There are a few reasons why I think this book is important. Firstly, any text for children that speaks in first person validates the importance of a child's voice. So many stories are told from an adult perspective or a removed, 3rd person perspective, but not in Everyday Me. It is a book that really allows the child to see themselves in it; they can say "this is ME, this book is about ME, it is MINE." As such, it could be an avenue for kids to start to play with language to write their own poems and stories about their everyday adventures. The language is simple, yet vivid, using classic rhyme schemes and rhythms that would speak to the nursery rhymes kids know and love. This will make it easy for them to imitate in their own experiments with finding and expressing their voice.

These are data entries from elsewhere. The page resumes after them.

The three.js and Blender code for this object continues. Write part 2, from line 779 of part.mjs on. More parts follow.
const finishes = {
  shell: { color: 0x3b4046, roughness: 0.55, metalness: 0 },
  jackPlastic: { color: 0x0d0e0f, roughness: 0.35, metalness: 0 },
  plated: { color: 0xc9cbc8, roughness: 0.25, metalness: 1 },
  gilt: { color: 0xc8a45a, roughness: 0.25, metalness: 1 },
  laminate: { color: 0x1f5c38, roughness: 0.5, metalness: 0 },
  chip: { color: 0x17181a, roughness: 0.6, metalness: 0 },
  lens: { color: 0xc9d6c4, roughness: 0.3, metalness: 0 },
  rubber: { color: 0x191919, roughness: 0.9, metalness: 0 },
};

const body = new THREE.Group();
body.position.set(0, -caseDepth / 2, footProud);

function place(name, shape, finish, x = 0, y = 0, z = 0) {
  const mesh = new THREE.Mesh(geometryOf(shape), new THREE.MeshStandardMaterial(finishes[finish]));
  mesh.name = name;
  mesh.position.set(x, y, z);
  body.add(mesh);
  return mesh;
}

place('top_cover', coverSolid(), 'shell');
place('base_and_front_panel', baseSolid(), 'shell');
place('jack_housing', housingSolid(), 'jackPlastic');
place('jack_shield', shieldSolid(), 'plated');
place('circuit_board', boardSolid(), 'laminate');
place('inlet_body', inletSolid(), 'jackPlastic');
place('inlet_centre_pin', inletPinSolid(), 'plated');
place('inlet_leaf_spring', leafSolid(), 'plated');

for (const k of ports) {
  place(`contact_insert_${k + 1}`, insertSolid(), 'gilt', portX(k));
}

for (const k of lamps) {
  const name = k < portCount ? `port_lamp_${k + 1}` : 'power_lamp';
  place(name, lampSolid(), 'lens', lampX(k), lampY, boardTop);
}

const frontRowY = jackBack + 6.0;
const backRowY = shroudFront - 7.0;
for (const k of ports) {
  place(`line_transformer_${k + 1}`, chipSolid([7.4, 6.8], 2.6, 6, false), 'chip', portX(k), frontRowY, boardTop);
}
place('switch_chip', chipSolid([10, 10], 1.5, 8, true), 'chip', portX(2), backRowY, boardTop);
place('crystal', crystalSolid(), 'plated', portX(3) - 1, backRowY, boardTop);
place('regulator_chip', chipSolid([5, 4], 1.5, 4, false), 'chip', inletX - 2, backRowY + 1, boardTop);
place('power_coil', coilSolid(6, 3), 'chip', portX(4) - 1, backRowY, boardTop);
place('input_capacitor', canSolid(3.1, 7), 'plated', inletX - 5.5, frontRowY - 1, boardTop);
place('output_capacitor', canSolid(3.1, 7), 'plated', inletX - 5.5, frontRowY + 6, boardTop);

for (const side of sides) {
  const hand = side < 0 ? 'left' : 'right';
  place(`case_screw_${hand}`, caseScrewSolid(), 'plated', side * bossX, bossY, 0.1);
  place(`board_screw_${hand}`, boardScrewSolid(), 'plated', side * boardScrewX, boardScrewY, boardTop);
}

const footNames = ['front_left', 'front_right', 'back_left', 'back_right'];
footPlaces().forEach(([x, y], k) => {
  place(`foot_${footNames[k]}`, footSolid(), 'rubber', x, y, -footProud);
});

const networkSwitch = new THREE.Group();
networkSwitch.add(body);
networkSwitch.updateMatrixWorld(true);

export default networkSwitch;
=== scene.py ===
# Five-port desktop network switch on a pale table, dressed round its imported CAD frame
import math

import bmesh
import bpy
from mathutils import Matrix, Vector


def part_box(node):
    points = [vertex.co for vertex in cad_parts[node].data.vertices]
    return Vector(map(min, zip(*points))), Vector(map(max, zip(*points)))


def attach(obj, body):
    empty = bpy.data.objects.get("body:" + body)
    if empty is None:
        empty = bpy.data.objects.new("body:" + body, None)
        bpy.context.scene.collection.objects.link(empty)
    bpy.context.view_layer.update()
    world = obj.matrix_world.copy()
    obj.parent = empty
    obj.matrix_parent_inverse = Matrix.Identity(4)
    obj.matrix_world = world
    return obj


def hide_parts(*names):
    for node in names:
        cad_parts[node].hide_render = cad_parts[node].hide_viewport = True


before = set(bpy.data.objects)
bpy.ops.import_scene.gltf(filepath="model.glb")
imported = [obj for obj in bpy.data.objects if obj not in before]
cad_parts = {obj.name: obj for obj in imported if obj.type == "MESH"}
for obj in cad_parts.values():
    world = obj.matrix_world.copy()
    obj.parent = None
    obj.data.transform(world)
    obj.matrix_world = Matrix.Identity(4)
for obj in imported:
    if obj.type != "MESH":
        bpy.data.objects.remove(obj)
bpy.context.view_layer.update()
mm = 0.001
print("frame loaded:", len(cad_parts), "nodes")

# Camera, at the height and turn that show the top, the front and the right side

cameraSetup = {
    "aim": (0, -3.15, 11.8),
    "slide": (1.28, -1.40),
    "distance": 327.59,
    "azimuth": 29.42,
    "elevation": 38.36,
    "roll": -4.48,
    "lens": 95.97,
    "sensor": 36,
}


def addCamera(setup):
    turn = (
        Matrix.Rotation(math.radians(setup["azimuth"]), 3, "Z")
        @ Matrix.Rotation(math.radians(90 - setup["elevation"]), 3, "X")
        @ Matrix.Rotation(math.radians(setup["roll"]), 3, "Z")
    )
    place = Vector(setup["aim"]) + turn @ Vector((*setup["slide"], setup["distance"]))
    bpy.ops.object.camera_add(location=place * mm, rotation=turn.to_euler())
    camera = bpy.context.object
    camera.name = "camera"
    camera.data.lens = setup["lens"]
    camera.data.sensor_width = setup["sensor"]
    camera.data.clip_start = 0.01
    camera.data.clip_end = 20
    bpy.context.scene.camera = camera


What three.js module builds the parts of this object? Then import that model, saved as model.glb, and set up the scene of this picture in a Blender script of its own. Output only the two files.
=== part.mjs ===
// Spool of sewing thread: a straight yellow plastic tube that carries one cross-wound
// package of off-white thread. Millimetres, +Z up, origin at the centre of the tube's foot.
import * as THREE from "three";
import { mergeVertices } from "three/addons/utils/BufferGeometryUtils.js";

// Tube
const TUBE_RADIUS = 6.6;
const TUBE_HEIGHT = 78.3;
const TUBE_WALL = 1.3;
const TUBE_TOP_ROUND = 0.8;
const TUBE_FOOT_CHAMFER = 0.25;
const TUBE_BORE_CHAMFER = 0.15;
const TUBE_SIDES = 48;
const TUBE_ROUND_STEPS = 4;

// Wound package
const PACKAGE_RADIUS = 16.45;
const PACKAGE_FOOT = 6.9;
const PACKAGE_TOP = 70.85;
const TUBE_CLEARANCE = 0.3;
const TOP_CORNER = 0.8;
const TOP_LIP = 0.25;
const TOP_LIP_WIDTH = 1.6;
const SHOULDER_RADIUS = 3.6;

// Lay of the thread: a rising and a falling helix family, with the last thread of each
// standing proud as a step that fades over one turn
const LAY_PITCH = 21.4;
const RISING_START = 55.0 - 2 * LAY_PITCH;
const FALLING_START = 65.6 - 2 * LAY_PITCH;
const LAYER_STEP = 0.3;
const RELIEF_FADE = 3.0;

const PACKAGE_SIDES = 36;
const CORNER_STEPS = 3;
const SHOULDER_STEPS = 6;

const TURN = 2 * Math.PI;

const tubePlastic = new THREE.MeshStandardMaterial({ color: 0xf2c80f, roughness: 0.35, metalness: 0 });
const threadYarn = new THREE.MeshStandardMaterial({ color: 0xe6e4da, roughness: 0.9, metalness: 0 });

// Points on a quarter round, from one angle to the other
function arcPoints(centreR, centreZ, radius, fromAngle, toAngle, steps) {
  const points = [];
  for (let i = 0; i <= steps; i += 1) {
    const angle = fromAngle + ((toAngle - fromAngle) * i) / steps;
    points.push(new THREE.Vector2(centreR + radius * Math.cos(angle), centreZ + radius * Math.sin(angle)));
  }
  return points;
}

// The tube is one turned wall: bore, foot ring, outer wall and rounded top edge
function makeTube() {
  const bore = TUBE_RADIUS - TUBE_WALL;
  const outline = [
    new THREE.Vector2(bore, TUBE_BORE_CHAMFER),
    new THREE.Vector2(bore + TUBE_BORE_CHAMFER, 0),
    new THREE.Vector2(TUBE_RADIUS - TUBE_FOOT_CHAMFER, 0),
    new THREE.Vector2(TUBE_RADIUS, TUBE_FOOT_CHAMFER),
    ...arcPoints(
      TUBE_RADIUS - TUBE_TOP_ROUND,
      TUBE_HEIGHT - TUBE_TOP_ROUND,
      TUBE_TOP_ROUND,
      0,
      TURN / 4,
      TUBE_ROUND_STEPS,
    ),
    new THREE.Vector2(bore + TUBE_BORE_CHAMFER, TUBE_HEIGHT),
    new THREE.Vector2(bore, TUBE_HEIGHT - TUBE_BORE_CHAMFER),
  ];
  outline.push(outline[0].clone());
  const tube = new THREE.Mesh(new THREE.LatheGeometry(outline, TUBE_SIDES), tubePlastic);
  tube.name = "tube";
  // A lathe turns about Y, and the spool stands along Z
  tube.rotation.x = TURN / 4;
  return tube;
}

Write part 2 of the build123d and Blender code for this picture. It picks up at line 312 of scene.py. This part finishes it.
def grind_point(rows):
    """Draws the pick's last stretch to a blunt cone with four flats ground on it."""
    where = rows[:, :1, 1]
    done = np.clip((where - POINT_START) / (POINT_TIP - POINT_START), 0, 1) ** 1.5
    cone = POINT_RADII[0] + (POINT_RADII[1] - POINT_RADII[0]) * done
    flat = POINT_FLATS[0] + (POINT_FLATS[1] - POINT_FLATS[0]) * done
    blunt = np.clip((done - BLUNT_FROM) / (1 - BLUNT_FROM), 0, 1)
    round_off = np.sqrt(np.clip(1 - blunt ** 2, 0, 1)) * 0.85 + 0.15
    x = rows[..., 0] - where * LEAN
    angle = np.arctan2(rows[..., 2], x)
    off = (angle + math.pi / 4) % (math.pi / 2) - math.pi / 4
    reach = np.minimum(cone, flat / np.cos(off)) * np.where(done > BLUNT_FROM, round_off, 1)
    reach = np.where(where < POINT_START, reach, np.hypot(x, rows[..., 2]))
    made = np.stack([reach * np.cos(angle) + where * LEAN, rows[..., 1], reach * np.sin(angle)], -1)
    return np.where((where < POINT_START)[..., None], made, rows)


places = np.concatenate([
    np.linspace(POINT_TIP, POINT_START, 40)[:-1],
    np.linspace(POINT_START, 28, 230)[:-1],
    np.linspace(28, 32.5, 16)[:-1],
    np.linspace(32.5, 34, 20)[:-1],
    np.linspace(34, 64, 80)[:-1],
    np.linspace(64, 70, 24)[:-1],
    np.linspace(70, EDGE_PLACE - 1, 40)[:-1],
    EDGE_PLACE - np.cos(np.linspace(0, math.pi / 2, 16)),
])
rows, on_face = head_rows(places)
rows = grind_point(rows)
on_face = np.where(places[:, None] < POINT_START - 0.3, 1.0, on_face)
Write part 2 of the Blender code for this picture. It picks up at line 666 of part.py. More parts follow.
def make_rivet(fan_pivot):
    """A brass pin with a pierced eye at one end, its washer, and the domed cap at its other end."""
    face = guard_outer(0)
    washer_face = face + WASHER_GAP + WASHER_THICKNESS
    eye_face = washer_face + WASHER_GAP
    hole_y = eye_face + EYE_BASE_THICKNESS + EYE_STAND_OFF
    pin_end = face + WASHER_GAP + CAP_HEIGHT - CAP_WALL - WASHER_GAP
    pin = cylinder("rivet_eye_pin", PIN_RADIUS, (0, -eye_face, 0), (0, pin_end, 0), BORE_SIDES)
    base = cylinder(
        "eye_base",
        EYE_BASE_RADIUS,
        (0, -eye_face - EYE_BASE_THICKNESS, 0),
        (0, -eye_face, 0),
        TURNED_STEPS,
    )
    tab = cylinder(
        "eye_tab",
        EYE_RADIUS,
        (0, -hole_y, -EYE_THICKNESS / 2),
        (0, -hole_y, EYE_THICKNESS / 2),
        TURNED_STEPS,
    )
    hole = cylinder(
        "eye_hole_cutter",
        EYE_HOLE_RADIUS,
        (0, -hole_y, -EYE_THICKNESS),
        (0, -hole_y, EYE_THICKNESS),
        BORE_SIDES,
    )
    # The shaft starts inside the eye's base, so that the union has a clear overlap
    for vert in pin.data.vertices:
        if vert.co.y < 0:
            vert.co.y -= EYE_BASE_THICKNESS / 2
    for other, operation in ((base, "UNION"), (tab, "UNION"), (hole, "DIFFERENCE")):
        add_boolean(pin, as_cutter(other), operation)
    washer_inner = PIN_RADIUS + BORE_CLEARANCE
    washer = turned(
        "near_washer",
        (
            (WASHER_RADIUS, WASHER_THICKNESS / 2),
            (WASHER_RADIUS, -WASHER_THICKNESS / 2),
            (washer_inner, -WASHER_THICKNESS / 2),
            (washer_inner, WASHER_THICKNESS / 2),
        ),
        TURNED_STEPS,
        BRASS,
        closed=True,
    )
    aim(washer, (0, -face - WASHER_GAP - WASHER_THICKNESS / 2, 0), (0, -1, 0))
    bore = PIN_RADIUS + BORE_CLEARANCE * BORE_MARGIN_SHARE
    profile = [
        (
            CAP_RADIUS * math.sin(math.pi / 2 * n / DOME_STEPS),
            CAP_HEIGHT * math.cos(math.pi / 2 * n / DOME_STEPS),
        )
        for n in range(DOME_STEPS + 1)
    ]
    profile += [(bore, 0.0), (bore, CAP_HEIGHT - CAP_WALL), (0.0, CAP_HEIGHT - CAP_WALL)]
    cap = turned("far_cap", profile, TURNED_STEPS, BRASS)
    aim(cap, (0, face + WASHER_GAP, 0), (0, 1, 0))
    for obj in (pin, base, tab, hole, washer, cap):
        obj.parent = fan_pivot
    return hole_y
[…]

Secondly, the subject matter of the book at first seems so relatable, so much the staples of childhood. However, upon further reflection I realized that playing in puddles and rescuing worms are actually more relics of another time, a time before smart phones and social media and Paw Patrol. These are things I did, but, unfortunately, things that are less and less prevalent in the youth culture we are seeing today. Therefore, Dallan's book seems to be in an effort to recapture and encourage the type of play that takes kids outdoors and gets them to use their creativity and imagination.

This book captures nostalgia for parents who grew up in simpler times, gives a voice to children to celebrate their interests, big and small, and encourages parents and kids alike to get outside and explore. That's why it should be in classrooms, libraries, and bookshelves across Canada.